Sometimes you have a longing for a proper pub; a pub with dark wood, flagged floors, proper ale on tap and a log fire (ok, the fire was off as it was a hot day, but you’re getting the picture). The only thing about a ‘proper pub’ is that you run a gauntlet with the menu: chicken nuggets, scampi, flabby chips and pickled eggs, if you’re lucky.
Thankfully there’s the The Eagle and Child in Bispham Green: stone floors, check; dark wood, check; real ale on tap, check; typical menu, thankfully no.
The Eagle and Child is a cosy pub, especially if you sit near the bar and not in the dining room (book ahead and ask) and features one of the best food menus I’ve seen in a pub for a while. The food on the menu is mainly from local suppliers and there is a large emphasis on using high-welfare meat and plenty of game, especially on the specials menu (which is very long and actually much better than the bar menu) and also includes meat reared on the farm that also owns the pub (and the farm shop next door).
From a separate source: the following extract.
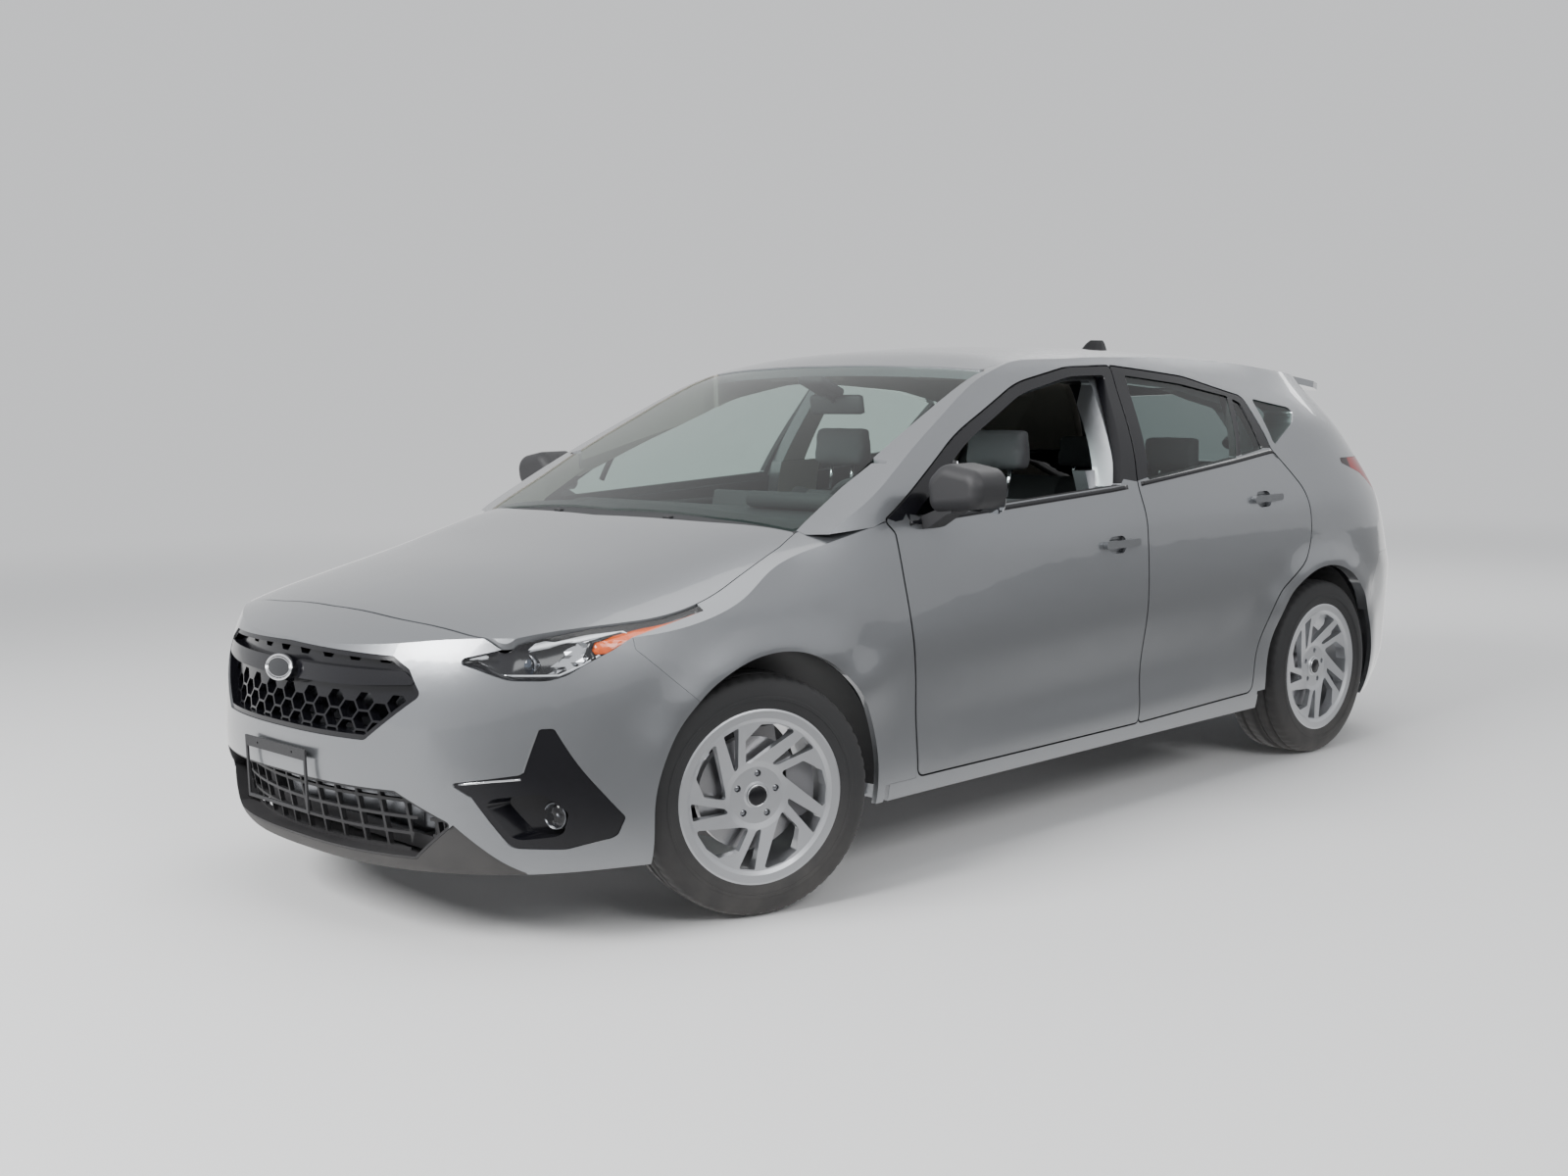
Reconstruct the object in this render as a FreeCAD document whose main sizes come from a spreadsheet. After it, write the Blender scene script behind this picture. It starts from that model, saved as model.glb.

Being a Sunday the Boy decided that he couldn’t let the massive yorkshire puddings being paraded past our table go, so he and the Make-up Artist decided to opt for the traditional beef roast. Myself and Daddy decided that we would kick of the beginning off the season and help the local farmers by ordering the wood pigeon with wild mushroom and pancetta gravy.
The beef roast was a big dish including two different types of potatoes (the boy was in heaven), two big, thick slabs of beef, a massive home made yorkshire and gravy. The roasties were good and crisp, not a patch on Mother’s (but then whose would be?), the beef wasn’t served pink (much to the boy’s dismay), but was soft and well flavoured. And the yorkshire pudding? Large and lovely by all accounts (there was none left for me to try!).
The pigeon was a little more of a cultured affair with three large breasts served pink, only one was slightly dry. The birds had been hung well as most of the meat was soft and had a lovely gamey flavour that some establishments are too scared to highlight these days. The pancetta and mushroom gravy really complimented the rich meat, though was slightly too salty for my taste (but I am known for being particularly fussy with salt).
On Sunday main dishes at The Eagle and Child come with a side of veg; this day’s being carrots, cauli and ratatouille. The carrots and cauli were just plain boiled, fine with the rest of the dish and had a good crunch left in them. It was good to see somewhere trying to be a bit different with the inclusion of the ratatouille, however it had been overly reduced and was very tinny tasting. Against fish or light chicken dishes this may have been a great compliment, but against the heavy roast and the meaty pigeon the flavours clashed and the ratatouille was so flavourful it almost drowned out everything else.
Again the parading dishes caught the Boy’s eye and he couldn’t let the apple crumble and custard go. Compared to the mains the puddings at the Eagle and Child weren’t up to scratch. The crumble was soft and overly sweet, and I swear the custard wasn’t home made. Make-up artist’s crannock was a soft dish of cream, oats and whiskey with a few raspberries thrown in. This pudding presented with far too much cream and not enough oats, whiskey or raspberries – more fruit would have lightened the dish up no end and provided a refreshing juxtaposition in what was otherwise a very heavy and disappointing end to a fabulous meal. However compared to the traditional pub puddings of Sara Lee black forest gateaux these were ambrosia (just like the custard).